Catching a Moment - Daddy's Little Girl

WORLDWIDE | Friday, 19 April 2013 | Views [167] | Scholarship Entry

My dad pulled up to an ATM. Behind it was a pile of rubble where a bank used to be. He hopped out of his Ford F150 and took out a couple hundred dollars for gas. After Hurricane Katrina, it was better to have cash than to rely on credit.
“Money’s tight,” he said, tucking the bills into his wallet. “I’m giving you a heads up, don’t expect nothing special for Christmas this year. This trip to see Grandma and Grandpa, and you coming here…this is it.”
The gifts didn’t matter. I was anxious to get out of town and up to the Poconos. New Orleans wasn’t the same place I remembered visiting as a kid. It was quiet and sad. Buskers no longer performed on the streets because there was no one to perform for.
My dad lived in a trailer with no shower, just a hose out back. A far stretch from his shotgun-style house in Algiers.
We filled the tank and rode along the levee and the down the bayou as we left the state. He wanted to show me the extent of the devastation and narrate his story along the way. Looking at all the debris and seeing nothing where a drive-thru daiquiri stand that was attached to a Blockbuster used to be, made me crave a cigarette.
I picked up smoking that fall during my first semester of community college. I was 18, barely an adult, still an innocent little girl in my father’s eyes. Even though I had the urge to pull out my pack and smoke in front him as sort of an “I’m an adult now, you didn’t raise me”- type of gesture, I hesitated.

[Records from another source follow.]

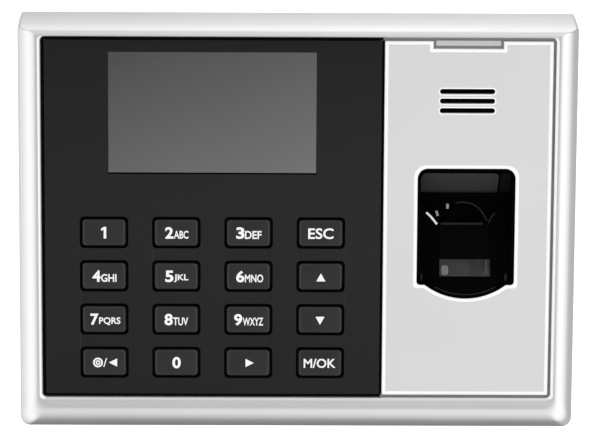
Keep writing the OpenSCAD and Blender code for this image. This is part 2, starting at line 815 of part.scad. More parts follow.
front_bezel();
key_panel();
display_window();
display_frame();
display_glass();
display_backlight();
display_ribbon();
keypad_board();
keypad_switches();
keypad_connector();
key(0, 0);  // key_1
key(1, 0);  // key_2
key(2, 0);  // key_3
key(3, 0);  // key_esc
key(0, 1);  // key_4
key(1, 1);  // key_5
key(2, 1);  // key_6
key(3, 1);  // key_up
key(0, 2);  // key_7
key(1, 2);  // key_8
key(2, 2);  // key_9
key(3, 2);  // key_down
key(0, 3);  // key_left
key(1, 3);  // key_0
key(2, 3);  // key_right
key(3, 3);  // key_menu
reader_panel();
indicator_lens();
indicator_leds();
speaker_frame();
speaker_cone();
speaker_magnet();
speaker_wires();
finger_guide();
sensor_prism();
sensor_housing();
sensor_board();
sensor_lens();
sensor_cable();
main_board();
board_chips();
board_capacitors();
cell_holder();
coin_cell();
network_jack();
usb_port();
usb_tongue();
power_jack();
connector_contacts();
terminal_block();
terminal_screws();
relay();
board_switches();
tamper_plunger();
reset_button();
rear_cover();
wall_bracket();
housing_screws();
board_screws();
security_screw();
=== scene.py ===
import json
import math

import bmesh
import bpy
from mathutils import Matrix, Vector

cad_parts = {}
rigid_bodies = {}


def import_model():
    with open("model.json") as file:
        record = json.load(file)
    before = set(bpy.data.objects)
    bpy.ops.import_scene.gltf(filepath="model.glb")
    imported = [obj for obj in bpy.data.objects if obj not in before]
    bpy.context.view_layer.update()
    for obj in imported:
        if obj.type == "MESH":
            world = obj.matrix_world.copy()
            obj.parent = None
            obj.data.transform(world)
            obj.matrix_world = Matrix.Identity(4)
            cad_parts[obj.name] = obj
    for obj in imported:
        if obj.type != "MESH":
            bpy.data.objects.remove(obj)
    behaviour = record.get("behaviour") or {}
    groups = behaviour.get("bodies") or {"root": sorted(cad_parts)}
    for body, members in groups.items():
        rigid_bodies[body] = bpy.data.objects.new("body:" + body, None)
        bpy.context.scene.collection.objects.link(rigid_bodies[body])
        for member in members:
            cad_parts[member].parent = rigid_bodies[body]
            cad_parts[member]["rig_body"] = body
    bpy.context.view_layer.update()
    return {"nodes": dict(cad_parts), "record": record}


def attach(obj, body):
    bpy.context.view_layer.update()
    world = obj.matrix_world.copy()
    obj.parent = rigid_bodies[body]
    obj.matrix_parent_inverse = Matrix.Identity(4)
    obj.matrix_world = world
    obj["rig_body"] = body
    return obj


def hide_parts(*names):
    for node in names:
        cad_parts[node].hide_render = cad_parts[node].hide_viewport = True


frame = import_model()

MM = 0.001
NODES = frame["nodes"]
SLOT_OF = {s["node"]: s["material_slot"] for s in frame["record"]["subparts"]}

# Depths, front to back, in millimetres. The wall is at 0 and the front faces -Y.
CREST_Y = -30.0
PANEL_Y = -29.0
PANEL_BACK = -27.4
SHELL_BACK = -4.0
COVER_BACK = -1.9

# Silver frame
HALF_W = 92.5
SIDE_R = 6.5
BOTTOM_R = 8.6
BODY_BOTTOM = -67.8
OPEN_HALF_W = 84.7
OPEN_TOP = 65.5
OPEN_BOTTOM = -56.2
CAVITY_HALF_W, CAVITY_TOP, CAVITY_BOTTOM = 89.7, 64.8, -64.4
CAVITY_R = 1.0
# Height of the top face at each depth behind the crest
TOP_PROFILE = [
    (0, 65.9), (0.05, 66.3), (0.15, 66.58), (0.3, 66.83), (0.5, 67.03), (0.8, 67.24), (1.2, 67.42),
    (1.8, 67.58), (2.8, 67.8), (4.2, 68.04), (6.5, 68.38), (9.5, 68.75), (13.5, 69.14), (18, 69.48),
    (22, 69.69), (26, 69.83)]
# Depths behind the crest at which the frame's rounded outside is drawn
SHELL_DEPTHS = [
    0.01, 0.05, 0.12, 0.25, 0.45, 0.75, 1.15, 1.6, 2.2, 2.9, 3.7, 4.7, 5.8, 7.0, 8.5, 11, 14, 18, 22, 26]
# The opening's edge from inside to the crest: flare outward, and depth
LIP_PROFILE = [
    (0.0, PANEL_BACK), (0.0, PANEL_Y - 0.1), (0.12, -29.4), (0.35, -29.68), (0.65, -29.86),
    (0.95, -29.96), (1.15, CREST_Y)]
# The flare is narrower at the top, by this share
LIP_TOP_SHARE = 0.38
LIP_R = 1.4
# Cutters for the lock screw's hole and its head's recess: x, depth, radius, lower and upper end
LOCK_CUTTERS = [(0, -8, 1.7, -70, -60), (0, -8, 3.0, -70, -65.8)]

# Front panels
PANEL_GAP = 1.1
BLACK_RIGHT = 27.475
SILVER_LEFT = 28.425
SILVER_RIGHT = 83.9
SILVER_BOTTOM = -55.3
PANEL_TOP = 64.4
NOTCH_LEFT, NOTCH_RIGHT, NOTCH_BOTTOM = 44.4, 67.4, 61.9
LENS_LEFT, LENS_RIGHT, LENS_BOTTOM = 45.2, 66.6, 62.8
SLOT_X, SLOT_Z, SLOT_PITCH, SLOT_HALF_W, SLOT_HALF_H = 55.75, 44.4, 3.2, 9.1, 0.875

# Dark strips that paint the shade in the gaps, and rims in a brighter silver that paints their highlight. A
# rim's rows are how far outward, and depth.
FIT = 0.02
SHADE_BACK, SHADE_FRONT, LOW_SHADE_FRONT = PANEL_BACK + FIT, -28.2, -27.6
PANEL_RIM = [
    (-0.01, -28.6), (-0.06, -28.8), (-0.25, -29.0), (-0.5, -29.1), (-0.75, -29.13), (-1.0, -29.09),
    (-1.2, -28.98)]
WELL_RIM = [(0.02, -28.6), (0.04, -28.96), (0.2, -29.08), (0.5, -29.14), (0.85, -29.1), (1.15, -28.98)]
SLOT_RIM = [(0.02, -28.8), (0.03, -28.98), (0.12, -29.05), (0.3, -29.07), (0.5, -28.98)]

# Display
LCD_LEFT, LCD_RIGHT, LCD_BOTTOM, LCD_TOP = -62.45, 6.05, 20.1, 60.45

# Keypad
KEY_X0, KEY_Z0, KEY_DX, KEY_DZ = -64.1, -0.15, 23.95, 14.75
KEY_W, KEY_H = 14.3, 8.9
KEY_FACE_Y = -29.5
# Rounded layers of a key, as inset and depth
CAP_LAYERS = [
    (0, -24.9), (0, -28.95), (0.06, -29.15), (0.2, -29.33), (0.42, -29.45), (0.75, KEY_FACE_Y)]
FLANGE_LAYERS = [(0, -25.1), (0, -24.1)]
STEM_LAYERS = [(0, -24.2), (0, -23.8)]
CAP_R, FLANGE_R, STEM_R = 1.2, 0.8, 0.3
FLANGE_HALF_W, FLANGE_HALF_H, STEM_HALF = 8.7, 6.0, 2.0
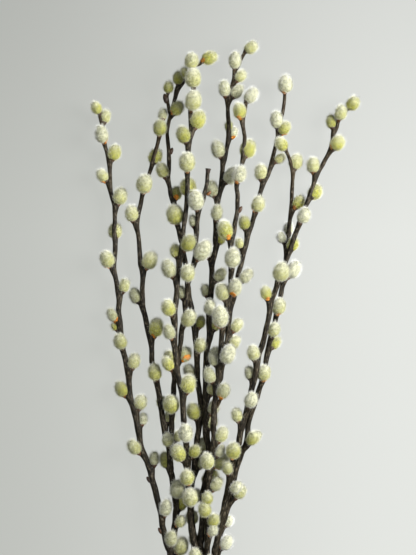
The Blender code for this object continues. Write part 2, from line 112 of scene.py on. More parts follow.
@dataclass(frozen=True)
class Shoot:
    """A stem or side shoot as it was read off the photograph.

    Args:
        route: (column, row) points from its lower end to its tip.
        heights: (row, height in mm) off the table, between which it runs straight.
        catkins: (row, side, length in mm, tone) of each catkin; one that hardly shows has no tone
            and draws it by chance.
        buds: (row, side) of each bare bud.
    """

    route: tuple
    heights: tuple
    catkins: tuple
    buds: tuple = ()


def pairs(*numbers: float) -> Tuple[Tuple[float, float], ...]:
    """Take numbers two by two."""
    return tuple(zip(numbers[::2], numbers[1::2]))


BRANCH_1 = (
    Shoot(
        route=pairs(
            177, 706, 177.2, 650, 176.4, 600, 170.5, 556, 168, 548, 165, 537, 162.5, 525, 160, 510,
            157, 498, 155, 490, 152, 480, 150, 471, 147, 462, 143, 453, 140.5, 445, 138.5, 433, 136, 421,
            133.5, 410, 130, 397, 129, 385, 127.5, 372, 125, 360, 122.5, 348, 121, 336, 120, 324,
            118.5, 312, 118.5, 300, 117, 287, 115, 276, 113.5, 266, 115, 250, 114, 232, 114.5, 220,
            114, 207, 112, 198, 110, 187, 109.5, 172, 108, 160, 106, 150, 104, 142, 101, 123, 99, 113,
        ),
        heights=pairs(
            706, 3.3, 650, 6.8, 600, 12.3, 555, 17, 525, 17.5, 485, 15, 460, 14, 432, 13, 150, 13, 124, 14,
            113, 15,
        ),
        catkins=(
            (546, FR, 17), (516, FR, 18, SILVER), (468, R, 15), (452, FL, 17, DULL), (427, BR, 14),
            (411, R, 16, PALE), (396, L, 17, OLIVE), (370, R, 17, PALE), (348, F, 17, DULL), (330, L, 9),
            (321, L, 15, GREY), (293, R, 15, PALE), (267, FL, 18, PALE), (238, B, 17, PALE),
            (205, R, 18, PALE), (181, L, 15, PALE), (160, R, 17, GREEN), (142, F, 19, SILVER),
            (123, BR, 15, PALE), (TIP, FL, 14, GREEN),
        ),
        buds=((534, L), (483, L)),
    ),
)
BRANCH_2 = (
    Shoot(
        route=pairs(
            169.9, 698, 170.6, 640, 172.2, 590, 174, 556, 174, 532, 175, 520, 176, 510, 175, 500, 173, 487,
            171.3, 475, 170, 465, 169.5, 453, 170.5, 442, 171.5, 430, 171.8, 418, 172.5, 405, 173.5, 393,
            174, 382, 176, 370, 178.5, 357, 180.5, 342, 182, 328, 184.5, 318, 186, 305, 187, 295, 188, 285,
            190.5, 276, 193, 266, 195, 256, 196, 245, 197, 232, 197.5, 222, 199, 213, 202, 204, 205, 193,
            206.5, 185, 208, 172,
        ),
        heights=pairs(
            698, 3.3, 640, 4.2, 590, 6, 545, 9, 510, 12, 478, 14, 450, 15, 392, 15, 362, 16, 325, 20,
            293, 25, 262, 27, 230, 28, 213, 29, 195, 30, 172, 32,
        ),
        catkins=(
            (572, R, 16), (556, F, 19, PALE), (526, FR, 14, PALE), (512, R, 16, OLIVE), (497, FR, 20, GREY),
            (469, L, 18, OLIVE), (441, R, 13, PALE), (412, F, 20, GREEN), (369, L, 19, GREEN),
            (361, BR, 17, PALE), (324, F, 19, PALE), (300, BL, 15, GREY), (281, L, 18, PALE),
            (259, FR, 23, SILVER), (228, BL, 14, GREY), (211, FL, 21, SILVER),
        ),
        buds=((375, L), (196, R), (TIP, F)),
    ),
    Shoot(
        route=pairs(
            171.3, 476, 169.5, 453, 168, 445, 165.5, 435, 163.5, 425, 162, 415, 160.5, 405, 159, 395,
            157, 385, 154, 372, 152, 360, 151, 345, 148, 332, 145.5, 320, 143, 308, 142.5, 298, 142, 272,
            140, 262, 138.5, 238, 137, 225, 138, 215, 142, 196, 145, 185, 150, 171, 154, 155, 158, 142,
            160, 134, 162, 120,
        ),
        heights=pairs(
            476, 14, 445, 14.5, 402, 14, 380, 13, 172, 13, 155, 14, 135, 15, 120, 16,
        ),
        catkins=(
            (446, F, 15, PALE), (425, BR, 16, PALE), (408, B, 13, OLIVE), (380, F, 18, GREEN),
            (338, R, 20, GREEN), (303, L, 18, GREY), (269, R, 19, PALE), (222, L, 17, PALE),
            (192, F, 20, PALE), (163, B, 18, GREEN), (135, F, 17, OLIVE), (TIP, B, 14, GREY),
        ),
    ),
)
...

We drove by a miles-long stretch of broken trees splayed out in every direction. I looked out the window silently, biting my nails and reminiscing about when I was 12 and went to Mardi Gras World to get a tour of all of the floats. I thought about the swap meet in the French Quarter that had dozens of different hot sauces and taxidermy alligator heads lined up next to them.
“…But you’re not even listening, are you? You probably don’t even care, do you? No empathy whatsoever,” my Dad said. His voice had dropped an octave.
“Just because we don’t have a back-and-forth conversation about it, doesn’t mean I don’t care,” I snapped back. Truth was, I had nothing to add to what he was saying. I was speechless.
The urge for a smoke consumed me. I reached for my backpack to grab a cigarette and looked at my Dad, who had become quiet. He kept his eyes forward and his hands on the steering wheel. I put my bag back on the floor, deciding against the cigarettes. My dad had lost his home; he wasn’t ready to lose his little girl.